Nets undergoing a “total reboot”

“System of what?”

That was Lionel Hollins’s reaction when asked about implementing last year’s on-court principles. “When I was watching what they did last year, it was watching players. It wasn’t trying to watch what they did, because it’s really not the same team,” the coach said, referring to the team’s lineup switch last season necessitated by Brook Lopez’s injury.

Seems like everything’s just a little bit different. Last year, opening day of training camp was at the lavish Duke University facility, alma mater of Nets general manager Billy King and rookie Mason Plumlee, as new rookie head coach Jason Kidd threw together a “gumbo” system. This season’s camp began low-key in their Rutherford practice facility, with different structure with new veteran coach Hollins.

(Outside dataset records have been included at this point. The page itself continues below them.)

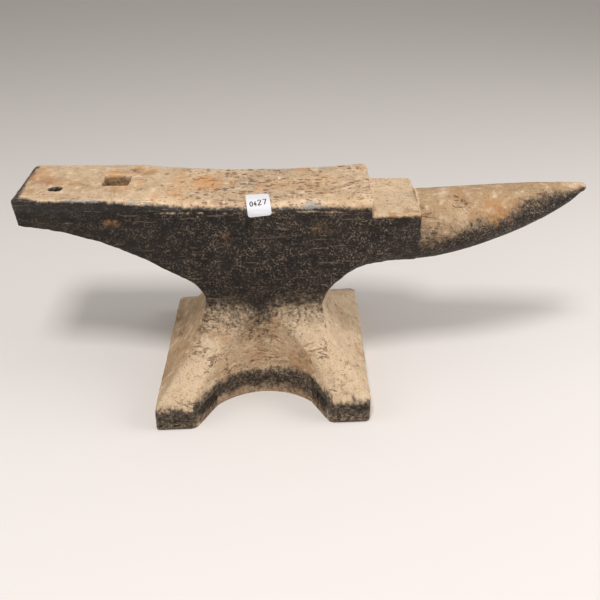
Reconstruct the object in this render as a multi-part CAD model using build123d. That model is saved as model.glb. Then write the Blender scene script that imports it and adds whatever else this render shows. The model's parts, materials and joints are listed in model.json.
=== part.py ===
"""London-pattern blacksmith's anvil, built up from forged pieces.

Millimetres.  X runs from the heel to the horn, -Y is the front, Z is up.
The origin is the middle of the base's underside.

The anvil is one welded mass.  Its pieces are the forgings it was made from: a core, four corner
feet, a heel, a table block, a horn, and a face plate in two lengths, with a paper lot label stuck
on the front edge.  Every piece is cut from one body by shared planes, so neighbours meet face to
face.
"""
from build123d import *
from math import pi, sin
import os

# ---- base
BASE_LENGTH = 220.0          # along X
BASE_DEPTH = 212.0           # along Y
FLANGE = 26.0                # height of the upright edge round the base
SCALLOP_RADIUS = 70.0        # round bite in the front and the back of the base
SCALLOP_CENTRE_Y = 121.0     # its axis, outside the base
SCALLOP_WALL = 28.0          # height of the upright wall of the bite
APRON_TOP = 90.0             # where the hollow above the bite dies into the waist
APRON_RADII = (73.0, 83.0)   # the hollow's radius half way up and at its top

# ---- waist
WAIST_LEFT = (-58.3, 106.0)  # narrowest points of the two throats, as (x, z)
WAIST_RIGHT = (61.9, 102.0)
WAIST_HALF_DEPTH = 36.0
WAIST_Z = 100.0              # the feet end at this height
FLARE_MID = (63.7, 56.1)     # half way down the front of a leg, as (distance from the middle, z)
TRUNK_HALF_WIDTH = 10.0      # half width of the core between the feet, in the middle
SEAM_INSET = 2.0             # the foot seams meet the bites this far inside their corners

# ---- upper body
HEIGHT = 224.0               # the face above the floor
BODY_DEPTH = 84.0            # width of the face
SHOULDER_Z = 150.0           # the body has its full depth above this height
HEEL_END_X = -230.0
FACE_END_X = 108.0
TABLE_END_X = 155.0
HEEL_END_Z = 197.0           # underside of the heel at its end
HEEL_SEAM_X = -66.0          # the heel is welded to the core here
BODY_BOTTOM_Z = 142.0        # underside of the body where the table begins
EDGE_ROUND = 9.5             # worn front edge of the face, over the core
HEEL_ROUND = 4.5             # the same at the heel
BACK_ROUND = 2.0             # the back edge has stayed nearly crisp

# ---- face plate
PLATE_THICKNESS = 12.0
PLATE_SEAM_X = -122.0        # joint between its two lengths, where the sway begins
SWAY_END_X = 100.0
SWAY_DEPTH = 5.3

# ---- table and horn
TABLE_STEP = 16.0            # the table lies this far below the face
TABLE_SIDE_Z = 168.0         # the block's sides are upright above this height
HORN_LENGTH = 169.0
HORN_ROOT_RADIUS = 35.5
HORN_TOP_Z = 211.2           # top of the horn at its root
HORN_RISE = 9.6              # how much higher its top is at the tip
HORN_TAPER = 1.63            # powers in the horn's outline: where its taper gathers
HORN_BLUNTNESS = 0.7         # how round its outline is towards the tip
HORN_LIFT = 1.3              # how late its top starts to rise
HORN_STATIONS = (0.0, 0.15, 0.3, 0.45, 0.6, 0.72, 0.83, 0.91, 0.965)

# ---- holes
HARDY_SIZE = 25.4            # square hole
HARDY_CORNER = 3.0
HARDY_AT = (-142.0, 5.0)
PRITCHEL_DIAMETER = 12.7     # round hole
PRITCHEL_AT = (-198.0, -14.0)

# ---- lot label
LABEL_WIDTH = 23.5
LABEL_HEIGHT = 19.0          # seen square on to the rounded edge
LABEL_CORNER = 3.0
LABEL_THICKNESS = 0.3
LABEL_X = -1.0
LABEL_TILT = 4.0             # degrees
LABEL_MIDDLE_Y = -38.0
LABEL_MIDDLE_Z = 213.0

PLATE_Z = HEIGHT - PLATE_THICKNESS
TABLE_Z = HEIGHT - TABLE_STEP
FAR = 400.0                  # reaches past the anvil in every direction


def block(x0, x1, z0, z1):
    """A block as deep as space, for cutting the anvil at planes of X and Z."""
    return Pos((x0 + x1) / 2, 0, (z0 + z1) / 2) * Box(x1 - x0, FAR, z1 - z0)


def side_outline(top):
    """The anvil seen from the front, without its table and horn, up to the height top."""
    half = BASE_LENGTH / 2
    edges = [
        Line((-half, 0), (half, 0)),
        Line((half, 0), (half, FLANGE)),
        ThreePointArc((half, FLANGE), (78.0, 58.9), WAIST_RIGHT),
        ThreePointArc(WAIST_RIGHT, (76.0, 127.5), (FACE_END_X, BODY_BOTTOM_Z)),
        Line((FACE_END_X, BODY_BOTTOM_Z), (FACE_END_X, top)),
        Line((FACE_END_X, top), (HEEL_END_X, top)),
        Line((HEEL_END_X, top), (HEEL_END_X, HEEL_END_Z)),
        ThreePointArc((HEEL_END_X, HEEL_END_Z), (-153.0, 178.5), (-80.0, 137.5)),
        ThreePointArc((-80.0, 137.5), (-64.0, 123.0), WAIST_LEFT),
        ThreePointArc(WAIST_LEFT, (-76.8, 61.9), (-half, FLANGE)),
        Line((-half, FLANGE), (-half, 0)),
    ]
    return Plane.XZ * make_face(edges)


def end_outline(top, half_depth):
    """The anvil seen from its end: upright flange, concave leg, waist, and full depth above."""
    edges = []
    for side in (-1, 1):
        foot = side * BASE_DEPTH / 2
        waist = side * WAIST_HALF_DEPTH
        body = side * half_depth
        edges += [
            Line((foot, 0), (foot, FLANGE)),
            ThreePointArc((foot, FLANGE), (side * FLARE_MID[0], FLARE_MID[1]), (waist, WAIST_Z)),
            Line((waist, WAIST_Z), (body, SHOULDER_Z)),
            Line((body, SHOULDER_Z), (body, top)),
        ]
    edges += [
        Line((-BASE_DEPTH / 2, 0), (BASE_DEPTH / 2, 0)),
        Line((-half_depth, top), (half_depth, top)),
    ]
    return Plane.YZ * make_face(edges)


def scallop(side):
    """The bite in one side of the base: an upright round wall with a hollow above it."""
    middle_z = (SCALLOP_WALL + APRON_TOP) / 2
    profile = [
        Line((0, -1), (SCALLOP_RADIUS, -1)),
        Line((SCALLOP_RADIUS, -1), (SCALLOP_RADIUS, SCALLOP_WALL)),
        ThreePointArc((SCALLOP_RADIUS, SCALLOP_WALL), (APRON_RADII[0], middle_z),
                      (APRON_RADII[1], APRON_TOP)),
        Line((APRON_RADII[1], APRON_TOP), (0, APRON_TOP)),
        Line((0, APRON_TOP), (0, -1)),
    ]
    bite = revolve(Plane.XZ * make_face(profile), Axis.Z)
    return Pos(0, side * SCALLOP_CENTRE_Y, 0) * bite


def sway(grow):
    """The wide shallow dip worn in the face, as the cylinder that cuts it."""
    half_chord = (SWAY_END_X - PLATE_SEAM_X) / 2
    middle_x = (SWAY_END_X + PLATE_SEAM_X) / 2
    radius = (half_chord ** 2 + SWAY_DEPTH ** 2) / (2 * SWAY_DEPTH)
    axis_z = HEIGHT - SWAY_DEPTH + radius
    return Pos(middle_x, 0, axis_z) * Rot(90, 0, 0) * Cylinder(radius - grow, FAR)


def top_edge(solid, x0, x1, side):
    """The solid's long upper edge between two places along X, in front (side -1) or at the back (1)."""
    edges = solid.edges().filter_by(lambda e: e.center().Z > TABLE_Z and x0 < e.center().X < x1)
    edges = edges.filter_by(lambda e: e.center().Y * side > 0)
    return edges.filter_by(lambda e: abs(e.tangent_at(0.5).X) > 0.9)


def wear(solid, x0, x1, front, back):
    """The solid with its long upper edges rounded, each by its own radius."""
    solid = fillet(top_edge(solid, x0, x1, -1), front)
    return fillet(top_edge(solid, x0, x1, 1), back)


def swayed_body(x0=PLATE_SEAM_X, x1=FACE_END_X, grow=0.0):
    """The body with its long face plate, its edges worn round, from x0 to x1; grow fattens it."""
    half_depth = BODY_DEPTH / 2 + grow
    body = extrude(side_outline(HEIGHT + grow), amount=FAR / 2, both=True)
    body &= extrude(end_outline(HEIGHT + grow, half_depth), amount=FAR, both=True)
    body &= block(x0, x1, -1, FAR)
    body -= sway(grow)
    return wear(body, x0, x1, EDGE_ROUND + grow, BACK_ROUND + grow)


def heel_body():
    """The body left of the joint in the face plate, flat on top, with crisper edges."""
    body = extrude(side_outline(HEIGHT), amount=FAR / 2, both=True)
    body &= extrude(end_outline(HEIGHT, BODY_DEPTH / 2), amount=FAR, both=True)
    body &= block(HEEL_END_X, PLATE_SEAM_X, -1, FAR)
    return wear(body, HEEL_END_X, PLATE_SEAM_X, HEEL_ROUND, BACK_ROUND)


def holes():
    """The square hardy hole and the round pritchel hole, right through the heel."""
    hardy = extrude(RectangleRounded(HARDY_SIZE, HARDY_SIZE, HARDY_CORNER), amount=FAR)
    pritchel = Cylinder(PRITCHEL_DIAMETER / 2, 2 * FAR)
    return [Pos(*HARDY_AT, 100) * hardy, Pos(*PRITCHEL_AT, 100) * pritchel]


def foot_region(side_x, side_y):
    """The corner of the base that one foot fills, up to the waist."""
    reach = BASE_DEPTH
    bite_half_width = (SCALLOP_RADIUS ** 2 - (SCALLOP_CENTRE_Y - BASE_DEPTH / 2) ** 2) ** 0.5
    slope = (bite_half_width - SEAM_INSET - TRUNK_HALF_WIDTH) / (BASE_DEPTH / 2)
    corners = [
        (side_x * TRUNK_HALF_WIDTH, 0),
        (side_x * reach, 0),
        (side_x * reach, side_y * reach),
        (side_x * (TRUNK_HALF_WIDTH + slope * reach), side_y * reach),
    ]
    return extrude(make_face(Polyline(*corners, close=True)), amount=WAIST_Z)


def table_block():
    """The lower step between the face and the horn: flat on top, round underneath."""
    half = BODY_DEPTH / 2
    section = [
        Line((-half, TABLE_Z), (half, TABLE_Z)),
        Line((half, TABLE_Z), (half, TABLE_SIDE_Z)),
        Line((-half, TABLE_Z), (-half, TABLE_SIDE_Z)),
    ]
    drop = TABLE_SIDE_Z - BODY_BOTTOM_Z
    section.append(EllipticalCenterArc((0, TABLE_SIDE_Z), half, drop, start_angle=180, arc_size=180))
    solid = extrude(Plane.YZ * make_face(section), amount=TABLE_END_X - FACE_END_X)
    return Pos(FACE_END_X, 0, 0) * solid


def horn_radius(u):
    """Radius of the horn at the share u of its length: full at the root, blunt at the tip."""
    return HORN_ROOT_RADIUS * (1 - u ** HORN_TAPER) ** HORN_BLUNTNESS


def horn_centre(u):
    """Middle of the horn's section at the share u of its length; its top rises in a soft curve."""
    top = HORN_TOP_Z + HORN_RISE * sin(pi * u / 2) ** HORN_LIFT
    return Vector(TABLE_END_X + u * HORN_LENGTH, 0, top - horn_radius(u))


def horn():
    """The horn: round sections along a rising line, ending in a small round nose."""
    rings = [Plane(horn_centre(u), x_dir=(0, 1, 0), z_dir=(1, 0, 0)) * Circle(horn_radius(u))
             for u in HORN_STATIONS]
    last = HORN_STATIONS[-1]
    return loft(rings) + Pos(horn_centre(last)) * Sphere(horn_radius(last))


def lot_label():
    """A rounded square of paper, folded over the worn front edge of the face."""
    slice_x = (LABEL_X - LABEL_WIDTH, LABEL_X + LABEL_WIDTH)
    fold = Plane((LABEL_X, LABEL_MIDDLE_Y, LABEL_MIDDLE_Z), x_dir=(1, 0, 0), z_dir=(0, -1, 1))
    window = RectangleRounded(LABEL_WIDTH, LABEL_HEIGHT, LABEL_CORNER)
    window = extrude(fold * Rot(0, 0, LABEL_TILT) * window, amount=30, both=True)
    skin = swayed_body(*slice_x, LABEL_THICKNESS) - swayed_body(*slice_x)
    return skin & window


def below_waist(body):
    """The base: everything below the waist."""
    return body & block(-FAR, FAR, -1, WAIST_Z)


def build():
    """Every piece by name."""
    body = swayed_body()
    for side in (-1, 1):
        body -= scallop(side)
    heel = heel_body()
    for hole in holes():
        heel -= hole

    parts = {
        "face_plate_heel": heel & block(HEEL_END_X, PLATE_SEAM_X, PLATE_Z, FAR),
        "face_plate_body": body & block(PLATE_SEAM_X, FACE_END_X, PLATE_Z, FAR),
        "table_block": table_block(),
        "horn": horn(),
        "lot_label": lot_label(),
    }
    below_plate = (body + heel) & block(-FAR, FAR, -1, PLATE_Z)
    heel_zone = block(HEEL_END_X, HEEL_SEAM_X, WAIST_Z, PLATE_Z)
    parts["heel_block"] = below_plate & heel_zone
    core = below_plate - heel_zone
    base = below_waist(body)
    for side_x, end in ((-1, "left"), (1, "right")):
        for side_y, face in ((-1, "front"), (1, "back")):
            region = foot_region(side_x, side_y)
            parts[f"foot_{face}_{end}"] = base & region
            core -= region
    parts["core"] = core
    return parts


os.makedirs("parts", exist_ok=True)
for name, solid in build().items():
    export_step(solid, f"parts/{name}.step")
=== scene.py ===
"""A worn London-pattern anvil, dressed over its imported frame.

Every piece is a closed skin worked out on a grid: rings carried along a path, or a slab with a top
and a bottom sheet.  The same rules then round its edges, roughen it and stain it by place, so
neighbouring pieces meet with one unbroken surface.  Lengths are millimetres, which MM turns into
Blender's metres; the materials, the settings and the stage are in metres from the start.
"""
import json
import math

import bpy
import numpy as np
from mathutils import Matrix, Vector


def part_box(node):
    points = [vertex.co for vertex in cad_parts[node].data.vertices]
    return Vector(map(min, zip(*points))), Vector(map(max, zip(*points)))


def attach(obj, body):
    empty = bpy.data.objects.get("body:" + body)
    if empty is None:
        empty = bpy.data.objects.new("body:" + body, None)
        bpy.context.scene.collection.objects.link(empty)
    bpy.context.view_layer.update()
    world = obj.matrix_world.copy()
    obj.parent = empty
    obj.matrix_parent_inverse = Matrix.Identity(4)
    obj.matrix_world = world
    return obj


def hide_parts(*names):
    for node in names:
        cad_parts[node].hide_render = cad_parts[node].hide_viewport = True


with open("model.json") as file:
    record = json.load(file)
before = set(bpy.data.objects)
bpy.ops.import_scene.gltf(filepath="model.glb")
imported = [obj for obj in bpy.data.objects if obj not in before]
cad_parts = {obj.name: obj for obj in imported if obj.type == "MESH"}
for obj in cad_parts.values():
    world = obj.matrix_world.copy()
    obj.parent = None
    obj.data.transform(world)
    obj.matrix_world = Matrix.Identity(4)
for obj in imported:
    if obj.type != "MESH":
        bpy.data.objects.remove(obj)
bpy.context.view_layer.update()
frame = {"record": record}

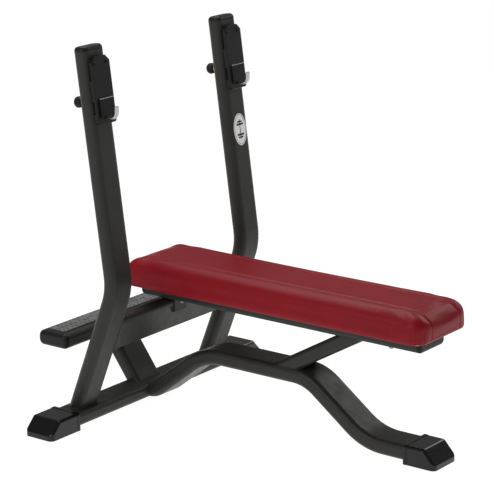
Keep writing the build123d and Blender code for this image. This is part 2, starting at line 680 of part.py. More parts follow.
def badge():
    """Blank oval badge on the left mast's face."""
    oval = extrude(Ellipse(BADGE_LENGTH / 2, BADGE_WIDTH / 2), BADGE_THICK)
    face = Plane(origin=(MAST_FRONT, 0, -BADGE_BELOW_PIN), x_dir=(0, 0, 1), z_dir=(1, 0, 0))
    return pin_frame(SIDES["left"]) * face * oval


def single_parts():
    """Parts that the bench has once."""
    return {
        "rear_crossbar": rear_crossbar(),
        "spine_tube": spine_tube(),
        "upright_beam": upright_beam(),
        "front_foot_cap": front_foot_cap(),
        "step_tube": step_tube(),
        "step_post": step_post(),
        "step_tread": step_tread(),
        "pad_rail": pad_rail(),
        "pad_rail_cap_head": rail_cap(RAIL_ROUTE[0][0], -1),
        "pad_rail_cap_foot": rail_cap(RAIL_ROUTE[1][0], 1),
        "rail_saddle": rail_saddle(),
        "front_brace": front_brace(),
        "pad_board": pad_board(),
        "pad_cushion": pad_cushion(),
        "pad_bolts": pad_bolts(),
        "pad_washers": pad_washers(),
        "pad_tee_nuts": pad_tee_nuts(),
        "badge": badge(),
    }


PAIRED_PARTS = {
    "upright": upright,
    "mast_cap": mast_cap,
    "rear_foot_cap": rear_foot_cap,
    "step_cap": step_cap,
    "hook_plate": hook_plate,
    "hook_screws": hook_screws,
    "hook_spacer": hook_spacer,
    "hook_block_upper": hook_block_upper,
    "hook_block_lower": hook_block_lower,
    "j_hook": j_hook,
    "hook_liner": hook_liner,
    "hook_lip": hook_lip,
    "pin_plunger": pin_plunger,
    "pin_sleeve": pin_sleeve,
    "pin_spring": pin_spring,
    "pin_knob": pin_knob,
}


def write_parts():
    """Write every part to its own STEP file."""
    os.makedirs("parts", exist_ok=True)
    parts = single_parts()
    for name, make in PAIRED_PARTS.items():
        for side_name, side in SIDES.items():
            parts[f"{name}_{side_name}"] = make(side)
    for name, part in parts.items():
        export_step(part, f"parts/{name}.step")


write_parts()
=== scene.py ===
import json
import math

import bmesh
import bpy
from mathutils import Matrix, Vector
from mathutils.bvhtree import BVHTree


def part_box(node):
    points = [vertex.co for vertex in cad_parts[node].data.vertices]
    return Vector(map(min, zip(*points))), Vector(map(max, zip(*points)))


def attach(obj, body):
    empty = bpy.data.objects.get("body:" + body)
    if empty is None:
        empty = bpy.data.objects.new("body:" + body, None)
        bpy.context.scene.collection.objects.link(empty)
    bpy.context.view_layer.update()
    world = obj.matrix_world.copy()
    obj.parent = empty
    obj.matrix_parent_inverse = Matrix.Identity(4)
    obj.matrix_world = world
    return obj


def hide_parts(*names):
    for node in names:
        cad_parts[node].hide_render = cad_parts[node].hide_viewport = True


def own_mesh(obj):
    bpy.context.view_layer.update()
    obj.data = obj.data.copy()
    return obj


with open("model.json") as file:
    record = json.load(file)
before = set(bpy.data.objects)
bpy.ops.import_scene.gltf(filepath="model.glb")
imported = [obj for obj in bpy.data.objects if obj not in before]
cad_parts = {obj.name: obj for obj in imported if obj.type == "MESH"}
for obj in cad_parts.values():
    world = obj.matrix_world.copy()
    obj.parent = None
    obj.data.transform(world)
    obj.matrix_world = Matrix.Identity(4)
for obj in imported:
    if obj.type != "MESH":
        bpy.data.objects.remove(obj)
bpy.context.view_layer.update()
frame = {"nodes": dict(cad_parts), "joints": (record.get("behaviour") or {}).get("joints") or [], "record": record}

MM = 0.001
SIDES = {"left": 1, "right": -1}


# ---------------------------------------------------------------- places read from the frame

def middle(node):
    """Centre of a CAD node's box."""
    low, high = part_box(node)
    return (low + high) / 2


def joint_axis(name):
    """Direction of a joint, as a unit vector."""
    for joint in frame["joints"]:
        if joint["name"] == name:
            return Vector(joint["axis"]).normalized()
    raise KeyError(name)


def mast_frame(side):
    """Matrix whose X is ahead of the mast, Y across and Z up it, centred on the pull pin's plunger."""
    up = joint_axis(f"hook_lift_{side}")
    ahead = -joint_axis(f"pin_pull_{side}")
    across = up.cross(ahead)
    turn = Matrix((ahead, across, up)).transposed().to_4x4()
    return Matrix.Translation(middle(f"pin_plunger_{side}")) @ turn


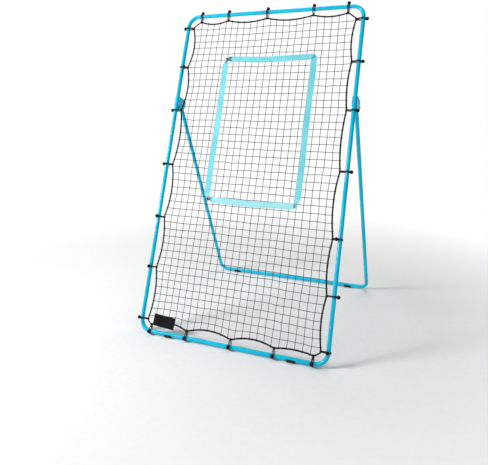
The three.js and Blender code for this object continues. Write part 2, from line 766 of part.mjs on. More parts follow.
const pivotBehind = pivotHeight * Math.sin(lean) + pivotSetback * Math.cos(lean);
frontFrame.rotation.x = -lean;
frontFrame.position.z = standHeight;
rearStand.rotation.x = legSwing;
rearStand.position.set(0, pivotBehind, standHeight + pivotAboveBars);

const rebounder = new THREE.Group();
rebounder.add(frontFrame, rearStand);

// The origin is the middle of the footprint, on the ground.
const bounds = new THREE.Box3().setFromObject(rebounder, true);
const middleY = (bounds.min.y + bounds.max.y) / 2;
frontFrame.position.y -= middleY;
rearStand.position.y -= middleY;

export default rebounder;
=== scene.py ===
"""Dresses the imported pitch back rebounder: smooth tubes, knotted net, rope, bungees and webbing.

Everything is in metres. FRONT and REAR turn a point (across, behind, up) of the leaning frame or of
the rear stand into the row frame, so each piece is drawn along its own tubes and then leaned.
"""
import json
import math
import random
from collections import namedtuple

import bmesh
import bpy
import numpy as np
from mathutils import Matrix, Quaternion, Vector, noise


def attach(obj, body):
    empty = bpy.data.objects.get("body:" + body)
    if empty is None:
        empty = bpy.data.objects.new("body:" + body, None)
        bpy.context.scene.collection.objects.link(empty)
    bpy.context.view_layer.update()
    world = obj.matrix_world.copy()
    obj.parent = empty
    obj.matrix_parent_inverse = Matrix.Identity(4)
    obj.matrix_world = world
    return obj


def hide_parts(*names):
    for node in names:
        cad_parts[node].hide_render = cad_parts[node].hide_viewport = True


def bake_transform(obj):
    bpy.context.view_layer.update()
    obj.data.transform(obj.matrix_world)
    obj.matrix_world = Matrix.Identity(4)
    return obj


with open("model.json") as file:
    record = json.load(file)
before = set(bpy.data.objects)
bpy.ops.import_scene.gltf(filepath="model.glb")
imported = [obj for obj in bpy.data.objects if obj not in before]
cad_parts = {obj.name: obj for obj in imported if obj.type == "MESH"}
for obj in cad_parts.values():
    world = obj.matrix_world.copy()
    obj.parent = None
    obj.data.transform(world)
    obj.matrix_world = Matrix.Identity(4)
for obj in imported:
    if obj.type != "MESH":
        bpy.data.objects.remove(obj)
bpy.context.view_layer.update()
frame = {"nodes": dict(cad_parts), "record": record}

# ---- sizes, as in the CAD model

GAP = 0.0003
HALF_SPAN = 0.5969
TOP_HEIGHT = 2.1086
STAND_HEIGHT = 0.0182
TUBE_RADIUS = 0.0127
BORE_RADIUS = 0.0115
SPIGOT_RADIUS = 0.0112
SPIGOT_BORE = 0.0100
SPIGOT_LENGTH = 0.060
SPIGOT_ROOT = 0.004
FRONT_CORNER = 0.072
REAR_CORNER = 0.050
BAR_LEG = 0.180
MIDDLE_JOINT = 1.000
BUTTON_INSET = 0.026
BUTTON_RADIUS = 0.0032
BUTTON_RISE = 0.003
LEAF_LENGTH = 0.030
LEAF_WIDTH = 0.007
LEAF_THICKNESS = 0.0008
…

The Nets rarely practiced last season, to the extent that Joe Johnson couldn’t help but start laughing when asked about it. But Hollins, who reportedly loves practice, ran the team about 35 minutes later than the expected media time on the first day.

“Lionel’s more seasoned,” Joe Johnson said of his new coach. “He’s not a rookie. This isn’t his first head coaching job, as opposed to J-Kidd. He kind of learned on the fly. I enjoyed my duration with Jason, and it was short-lived, but we’ve moved on. Now we’ve got a coach who’s been around the block, so to speak. … He’s been in a lot of situations that – probably every situation you can think of during the game,” Johnson added. “So I don’t think anything would rattle him.”

Is it a total reboot? “Yeah, I think so,” Johnson said.

After leading the Memphis Grizzlies to a franchise-best 56-26 record in 2012-13, Hollins was let go by the team, with philosophical differences between Hollins and Memphis’s analytically inclined front office. “It felt very painful, my feet are hurting, my back is hurting,” Hollins joked about his first day back as a coach. “But other than that, it felt great to be in the gym. I was excited. I actually had butterflies before we came out, and it was just a good day.”

Training camp is for a number of things: implementing a new system and identity, getting accustomed to specific roles, and figuring out rotations, for starters. “We put in some offense, and just forming good habits really,” Deron Williams said of the goals. “I think that’s what this training camp is about, forming habits on both ends of the floor and coming together as a team, as one unit, as quickly as possible.”

The Nets struggled to find an identity last season, a struggle Hollins isn’t hoping to repeat. He’s started implementing his system slowly, specifically referring to “plays” on offense and “schemes” on defense. He was surprised by the team’s defensive intensity on day one, but wants to create habits, cracking a joke about his own. “Now: can we come back and back it up tonight? Can we back it up tomorrow and make it be who we are? That’s how you get to be. Everything you do in life is all about doing it every day until it becomes who you are. I don’t eat healthy, so I know that that’s not who I am.”

Camp notes:

  • Before camp, Hollins said that Lopez and Williams both looked “good” health-wise. Before camp, Lopez was expected to only play in one of the team’s two-a-day practices, but since the second session is a one-hour practice with no-contact, he expects Lopez to return for the afternoon session. Lopez did not speak with the media.

  • Despite his earlier insistence that the fifth starting spot would likely go to a guard, Hollins played forward Andrei Kirilenko with the starters on the first day.

  • Joe Johnson dropped weight in the offseason, but doesn’t know exactly how much. He says he feels lighter than he’s felt since his early years in Boston and Phoenix.